Steps toward a solution
Through a grant from Central Maine Power Co., two DC Quick Charge stations were installed over the summer in southern Maine, one at the Fore Street parking garage in Portland, and the other alongside a Level 2 charger at the South Portland Community Center.
Following the installation of both Level 3 chargers, a third high-voltage station was added near the Hyatt Place hotel in Portland’s Old Port. Another Level 2 charging station is available in the back corner of the South Portland City Hall parking lot, near the Mill Creek Transit Hub, and the city in January will add one more at its Planning Department at 496 Ocean St. (the former Hamlin School).
While it is an upside that high-voltage chargers are now dotting a concentrated area in southern Maine, the next closest Level 3 charger is in Bangor, more than 115 miles away.
To think, “I’m going to make it there and have a spot to recharge is a gamble,” Gailey, the South Portland city manager, said.

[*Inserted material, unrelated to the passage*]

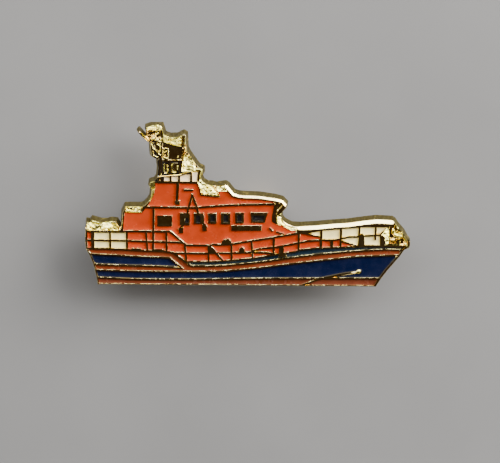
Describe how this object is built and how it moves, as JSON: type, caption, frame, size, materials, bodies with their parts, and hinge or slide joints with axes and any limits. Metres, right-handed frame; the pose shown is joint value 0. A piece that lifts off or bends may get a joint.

Making Level 3 charging stations more readily available statewide would “truly give you the ability to use your car for more than just the local commuter car,” Leaf-owner Weiss said. “It would give you the ability to drive double or triple the range of your car for the day.”
The solution for a greener Maine, as Gailey sees it, requires more than increasing the number of high-voltage charging stations. He said charging station providers should be given an incentive.
Requiring a nominal fee to charge at public stations, similar to a parking meter, could be that incentive, Gailey said. But Maine law prohibits an entity from charging for secondhand use of electricity.
“I think there’s a lot of progress to be made,” Gailey said. “As the state of Maine continues to be the green, rural state, I think we have a lot to do to promote sustainable practices.”
Paul Weiss leans against his all-electric Nissan Leaf in front of a solar-panel grid that he recently installed on his property in Cumberland. Weiss, like many across Maine who own electric vehicles, has to plan ahead when he takes trips to ensure that a plug-in charging station will be nearby.